Cryptic binding sites in protein-ligand complexes

• Binding site is a region on a macromolecule such as a protein that binds to another molecule with specificity. Some pockets or concave site can already exist in a ligand-free structure of a protein.
• Sometimes, a binding site is flat in the absence of a ligand and only forms in the presence of a ligand (i.e., induced fit) or only opens transiently for short periods of time (i.e., conformational selection); such binding sites are called cryptic sites.
• Cryptic pockets: not easily detectable in the APO state, requires conformational changes to become apparent, and requires a ligand to be detected. These sites can be important for drug discovery because they can provide previously undescribed pockets and thus enable targeting of proteins that would otherwise be considered undruggable.
• Conventional approaches for cryptic site discovery: experimentally by fragment-based ligand discovery and computationally by long molecular dynamics simulations, fragment docking, identifications of small molecule binding hot-spots. Limitations: time consuming, expensive and not always successful.
• Therefore, there is a need for an accurate, automated, and efficient method to predict the location of cryptic pockets in a given ligand-free protein structure. 
• Advantages for detection of cryptic sites: a cryptic site may be the only suitable binding site on the target protein; for example, when activation is required and thus the active site cannot be targeted, or active site ligands need to be avoided due to adverse off-target effects.
• To address a number of questions: what are the sequence, structure, and dynamics attributes of a cryptic site, especially in comparison to binding pockets? Can they be accurately, automatically, and efficiently predicted? How common are cryptic sites? Are they common enough to significantly expand the druggable proteome? Can we predict cryptic sites in specific proteins of clinical significance?  For this Cryptosite was developed.
• Cryptosite: Construction of a set of structurally defined apo–holo pairs with cryptic sites; characterized the cryptic sites in terms of their sequence, structure, and dynamics attributes. Findings: cryptic sites tend to be as conserved in evolution as traditional binding pockets but are less hydrophobic and more flexible. They predicted cryptic sites in the entire structurally characterized human proteome (11,201 structures, covering 23% of all residues in the proteome). CryptoSite increases the size of the potentially “druggable” human proteome from ~ 40% to ~ 78% of disease-associated proteins. 

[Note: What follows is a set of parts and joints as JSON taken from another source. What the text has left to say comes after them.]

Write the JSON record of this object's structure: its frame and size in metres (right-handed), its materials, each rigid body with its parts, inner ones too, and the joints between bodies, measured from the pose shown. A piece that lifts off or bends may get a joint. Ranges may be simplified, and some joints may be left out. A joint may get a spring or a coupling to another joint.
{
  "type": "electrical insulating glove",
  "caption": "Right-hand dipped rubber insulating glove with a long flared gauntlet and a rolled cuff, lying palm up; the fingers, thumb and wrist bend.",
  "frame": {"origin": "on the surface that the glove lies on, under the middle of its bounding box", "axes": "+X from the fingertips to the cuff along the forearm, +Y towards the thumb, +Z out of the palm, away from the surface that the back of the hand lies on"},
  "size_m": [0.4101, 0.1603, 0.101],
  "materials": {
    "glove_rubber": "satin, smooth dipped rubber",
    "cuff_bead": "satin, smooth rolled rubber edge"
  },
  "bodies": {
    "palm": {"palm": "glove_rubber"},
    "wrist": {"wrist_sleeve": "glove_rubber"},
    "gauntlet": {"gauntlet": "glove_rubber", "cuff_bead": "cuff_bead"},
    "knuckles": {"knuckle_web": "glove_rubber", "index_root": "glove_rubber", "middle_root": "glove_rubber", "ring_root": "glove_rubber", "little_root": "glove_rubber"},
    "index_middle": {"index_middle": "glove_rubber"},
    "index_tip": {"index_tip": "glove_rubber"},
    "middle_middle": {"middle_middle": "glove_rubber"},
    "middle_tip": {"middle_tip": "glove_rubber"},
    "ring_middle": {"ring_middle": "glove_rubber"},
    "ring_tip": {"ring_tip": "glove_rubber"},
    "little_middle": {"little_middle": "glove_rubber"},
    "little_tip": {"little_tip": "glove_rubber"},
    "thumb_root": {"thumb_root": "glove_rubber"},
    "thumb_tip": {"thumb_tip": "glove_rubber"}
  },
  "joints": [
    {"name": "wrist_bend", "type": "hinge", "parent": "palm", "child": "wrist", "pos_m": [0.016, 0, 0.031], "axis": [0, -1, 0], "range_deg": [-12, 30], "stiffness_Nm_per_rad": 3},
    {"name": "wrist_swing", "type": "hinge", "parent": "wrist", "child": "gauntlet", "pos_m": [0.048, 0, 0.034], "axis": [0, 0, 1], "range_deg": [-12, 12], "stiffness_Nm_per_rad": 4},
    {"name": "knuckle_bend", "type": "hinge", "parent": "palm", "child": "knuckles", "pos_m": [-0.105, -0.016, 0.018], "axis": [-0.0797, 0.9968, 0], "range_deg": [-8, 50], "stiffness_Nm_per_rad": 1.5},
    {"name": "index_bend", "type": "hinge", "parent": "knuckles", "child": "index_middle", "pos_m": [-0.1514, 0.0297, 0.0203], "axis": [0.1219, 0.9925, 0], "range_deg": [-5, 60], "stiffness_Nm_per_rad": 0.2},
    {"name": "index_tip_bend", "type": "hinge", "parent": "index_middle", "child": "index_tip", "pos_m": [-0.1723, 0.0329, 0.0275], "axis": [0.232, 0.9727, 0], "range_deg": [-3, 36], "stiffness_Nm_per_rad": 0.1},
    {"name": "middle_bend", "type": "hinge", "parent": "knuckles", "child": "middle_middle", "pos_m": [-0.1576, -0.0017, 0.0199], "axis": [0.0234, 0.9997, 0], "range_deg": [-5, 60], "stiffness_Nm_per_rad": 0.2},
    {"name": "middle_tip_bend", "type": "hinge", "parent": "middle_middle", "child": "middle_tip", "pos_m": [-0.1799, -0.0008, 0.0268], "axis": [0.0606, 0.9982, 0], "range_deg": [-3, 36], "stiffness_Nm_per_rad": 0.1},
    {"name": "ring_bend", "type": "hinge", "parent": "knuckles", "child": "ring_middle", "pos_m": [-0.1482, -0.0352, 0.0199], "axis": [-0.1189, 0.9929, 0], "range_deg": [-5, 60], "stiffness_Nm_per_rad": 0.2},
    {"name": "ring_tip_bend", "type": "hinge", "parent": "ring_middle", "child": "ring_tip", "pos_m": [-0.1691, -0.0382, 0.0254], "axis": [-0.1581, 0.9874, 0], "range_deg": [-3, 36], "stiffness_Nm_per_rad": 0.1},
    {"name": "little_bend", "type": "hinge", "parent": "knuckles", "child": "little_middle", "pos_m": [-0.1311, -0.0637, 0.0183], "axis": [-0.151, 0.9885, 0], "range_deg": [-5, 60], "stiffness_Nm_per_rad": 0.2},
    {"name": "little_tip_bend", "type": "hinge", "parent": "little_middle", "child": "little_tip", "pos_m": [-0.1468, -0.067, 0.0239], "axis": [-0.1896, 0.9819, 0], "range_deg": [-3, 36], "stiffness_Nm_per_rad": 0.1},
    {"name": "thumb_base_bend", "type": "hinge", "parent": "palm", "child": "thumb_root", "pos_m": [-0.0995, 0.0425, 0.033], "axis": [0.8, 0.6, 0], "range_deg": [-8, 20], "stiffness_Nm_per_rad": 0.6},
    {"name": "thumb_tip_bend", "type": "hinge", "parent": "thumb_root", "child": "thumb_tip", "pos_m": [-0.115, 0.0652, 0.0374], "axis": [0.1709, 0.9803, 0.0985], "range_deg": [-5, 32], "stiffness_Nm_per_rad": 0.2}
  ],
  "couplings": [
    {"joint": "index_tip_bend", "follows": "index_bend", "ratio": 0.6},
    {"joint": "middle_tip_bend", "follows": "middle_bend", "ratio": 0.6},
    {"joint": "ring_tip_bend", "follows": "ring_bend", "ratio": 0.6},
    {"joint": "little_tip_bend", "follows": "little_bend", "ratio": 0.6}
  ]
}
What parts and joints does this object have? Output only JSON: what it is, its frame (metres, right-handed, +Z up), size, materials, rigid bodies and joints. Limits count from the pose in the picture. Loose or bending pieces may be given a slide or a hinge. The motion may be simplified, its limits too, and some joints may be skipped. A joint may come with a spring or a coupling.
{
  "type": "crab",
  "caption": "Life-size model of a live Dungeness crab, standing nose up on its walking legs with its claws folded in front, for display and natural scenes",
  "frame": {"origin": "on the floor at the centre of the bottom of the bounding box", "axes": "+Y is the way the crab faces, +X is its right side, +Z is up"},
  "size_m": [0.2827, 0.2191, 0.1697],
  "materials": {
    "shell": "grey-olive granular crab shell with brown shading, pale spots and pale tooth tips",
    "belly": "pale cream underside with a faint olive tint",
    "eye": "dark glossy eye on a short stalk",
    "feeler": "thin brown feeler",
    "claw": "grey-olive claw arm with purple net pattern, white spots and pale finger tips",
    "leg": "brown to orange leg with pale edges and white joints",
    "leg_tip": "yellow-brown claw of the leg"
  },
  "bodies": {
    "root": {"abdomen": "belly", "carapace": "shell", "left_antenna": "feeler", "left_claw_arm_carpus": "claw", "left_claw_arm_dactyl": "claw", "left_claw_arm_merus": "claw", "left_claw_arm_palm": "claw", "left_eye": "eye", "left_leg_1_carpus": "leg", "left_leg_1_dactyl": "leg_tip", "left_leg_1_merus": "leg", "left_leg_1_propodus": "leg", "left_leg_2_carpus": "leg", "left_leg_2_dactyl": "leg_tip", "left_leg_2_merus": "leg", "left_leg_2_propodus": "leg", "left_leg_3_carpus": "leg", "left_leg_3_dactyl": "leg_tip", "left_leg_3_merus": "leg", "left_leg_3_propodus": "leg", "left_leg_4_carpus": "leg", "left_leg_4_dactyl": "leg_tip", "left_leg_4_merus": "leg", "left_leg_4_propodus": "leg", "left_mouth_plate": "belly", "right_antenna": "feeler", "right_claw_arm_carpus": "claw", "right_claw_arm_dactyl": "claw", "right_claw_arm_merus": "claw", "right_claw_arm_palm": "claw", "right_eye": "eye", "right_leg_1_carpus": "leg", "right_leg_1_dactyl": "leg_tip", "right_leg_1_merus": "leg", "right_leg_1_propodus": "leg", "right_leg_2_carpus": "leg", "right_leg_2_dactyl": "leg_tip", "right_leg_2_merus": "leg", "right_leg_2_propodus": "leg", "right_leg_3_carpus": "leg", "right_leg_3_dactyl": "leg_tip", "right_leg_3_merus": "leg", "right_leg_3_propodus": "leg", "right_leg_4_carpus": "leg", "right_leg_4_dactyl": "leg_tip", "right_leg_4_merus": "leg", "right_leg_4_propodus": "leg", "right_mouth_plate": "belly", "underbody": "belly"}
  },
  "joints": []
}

Recently, Sun et. al. published a study on Structure based analysis of cryptic site opening. (reference below)

AIM: To consider a set of proteins with validated cryptic sites and to study whether the sites remain always cryptic without ligand binding, or whether pockets already form in some of the structures.

General workflow of the study:

Conclusions from the study:

• The binding of a ligand molecule is often accompanied by conformational changes of the protein. This is definitely the case if the binding site is cryptic, and thus is not detectable in the unliganded protein.
• Since the binding proceeds from the free energy minimum of the separate target protein to the free energy minimum of the receptor-ligand complex, the distinction is kinetic rather than thermodynamic. 
• However, the free energy landscape of the protein determines the pathway of the association. In fact, the unbound state is always an ensemble of conformations.
• If conformations without the pocket formed are at deep free energy minima, the probability of pocket formation without ligand binding is small. 
• On the other extreme, if the landscape includes minima leading to conformations with pockets formed, the binding site is most likely cryptic only in a certain fraction of the conformational ensemble.
• MD is increasingly considered a valuable tool to characterize conformational ensembles of macromolecules. Major strengths: it provides both thermodynamic and kinetic information
• The study has revealed that (A) few proteins have even approximately “genuine” cryptic pockets that are unlikely to form without ligand binding; (B) proteins on the other extreme, with spontaneously opening and closing cryptic sites, are also rare; (C) The largest group includes proteins that, under some conditions, have a cryptic pocket with very low druggability but easily form a more druggable pocket if the conditions change. 
• In most proteins the pocket formation is impacted by mutations or off-site.
• X-ray structures of proteins provide ample information on cryptic site opening. 
• Biased MD and druggability scores confirm results from the X-ray structures
• Detection, comparison and analysis of binding pockets are pivotal to structure based drug design.

Useful links: 

• Sun, Zhuyezi, et al. "Structure-based analysis of cryptic-site opening." Structure 28.2 (2020): 223-235.
• Cimermancic P, Weinkam P, Rettenmaier TJ, et al. CryptoSite: Expanding the Druggable Proteome by Characterization and Prediction of Cryptic Binding Sites. J Mol Biol. 2016;428(4):709-719. doi:10.1016/j.jmb.2016.01.029
• Oleinikovas, Vladimiras, et al. "Understanding cryptic pocket formation in protein targets by enhanced sampling simulations." Journal of the American Chemical Society 138.43 (2016): 14257-14263.